#### The task:
Each line below should be reproduced without any alteration.

※ ※ ※

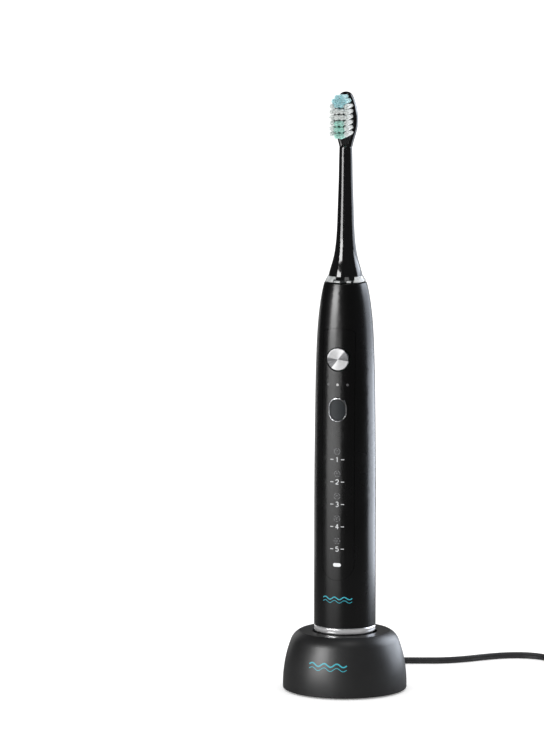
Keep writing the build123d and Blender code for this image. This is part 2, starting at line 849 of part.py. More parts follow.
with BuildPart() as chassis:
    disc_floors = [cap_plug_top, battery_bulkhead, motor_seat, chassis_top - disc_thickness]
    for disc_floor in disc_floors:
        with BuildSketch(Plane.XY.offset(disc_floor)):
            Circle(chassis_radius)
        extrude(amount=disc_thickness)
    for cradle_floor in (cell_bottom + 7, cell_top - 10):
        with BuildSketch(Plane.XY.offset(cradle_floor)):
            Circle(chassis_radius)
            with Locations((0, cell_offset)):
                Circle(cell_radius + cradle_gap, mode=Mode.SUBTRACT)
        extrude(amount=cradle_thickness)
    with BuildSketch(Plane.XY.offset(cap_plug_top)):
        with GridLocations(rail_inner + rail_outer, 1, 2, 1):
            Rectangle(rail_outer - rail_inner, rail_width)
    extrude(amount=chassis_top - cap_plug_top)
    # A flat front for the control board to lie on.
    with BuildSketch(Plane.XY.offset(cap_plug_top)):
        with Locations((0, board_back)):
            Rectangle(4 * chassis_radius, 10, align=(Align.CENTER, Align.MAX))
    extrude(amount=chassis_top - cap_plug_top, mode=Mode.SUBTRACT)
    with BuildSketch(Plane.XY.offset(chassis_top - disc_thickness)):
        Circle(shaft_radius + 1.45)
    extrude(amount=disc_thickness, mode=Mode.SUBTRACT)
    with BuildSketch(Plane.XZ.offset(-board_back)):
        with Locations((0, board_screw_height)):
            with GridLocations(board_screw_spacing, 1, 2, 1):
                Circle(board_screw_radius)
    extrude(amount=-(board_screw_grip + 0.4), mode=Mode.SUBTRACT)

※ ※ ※

#### Solution below:
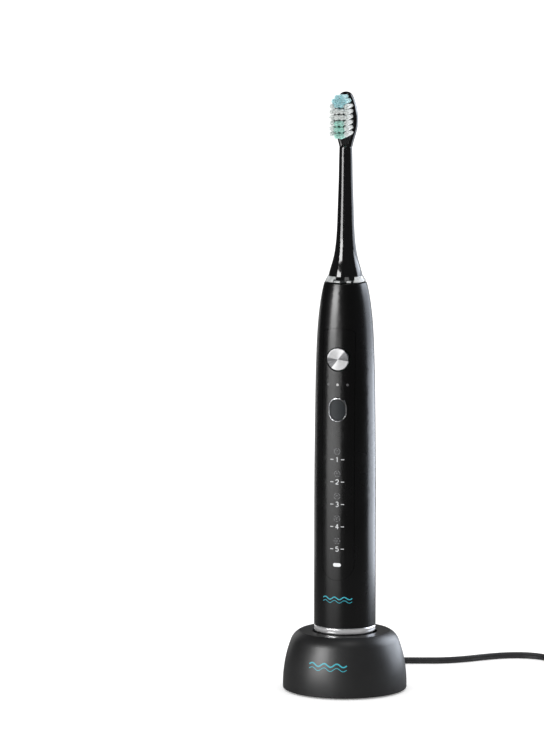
Keep writing the build123d and Blender code for this image. This is part 2, starting at line 849 of part.py. More parts follow.
with BuildPart() as chassis:
    disc_floors = [cap_plug_top, battery_bulkhead, motor_seat, chassis_top - disc_thickness]
    for disc_floor in disc_floors:
        with BuildSketch(Plane.XY.offset(disc_floor)):
            Circle(chassis_radius)
        extrude(amount=disc_thickness)
    for cradle_floor in (cell_bottom + 7, cell_top - 10):
        with BuildSketch(Plane.XY.offset(cradle_floor)):
            Circle(chassis_radius)
            with Locations((0, cell_offset)):
                Circle(cell_radius + cradle_gap, mode=Mode.SUBTRACT)
        extrude(amount=cradle_thickness)
    with BuildSketch(Plane.XY.offset(cap_plug_top)):
        with GridLocations(rail_inner + rail_outer, 1, 2, 1):
            Rectangle(rail_outer - rail_inner, rail_width)
    extrude(amount=chassis_top - cap_plug_top)
    # A flat front for the control board to lie on.
    with BuildSketch(Plane.XY.offset(cap_plug_top)):
        with Locations((0, board_back)):
            Rectangle(4 * chassis_radius, 10, align=(Align.CENTER, Align.MAX))
    extrude(amount=chassis_top - cap_plug_top, mode=Mode.SUBTRACT)
    with BuildSketch(Plane.XY.offset(chassis_top - disc_thickness)):
        Circle(shaft_radius + 1.45)
    extrude(amount=disc_thickness, mode=Mode.SUBTRACT)
    with BuildSketch(Plane.XZ.offset(-board_back)):
        with Locations((0, board_screw_height)):
            with GridLocations(board_screw_spacing, 1, 2, 1):
                Circle(board_screw_radius)
    extrude(amount=-(board_screw_grip + 0.4), mode=Mode.SUBTRACT)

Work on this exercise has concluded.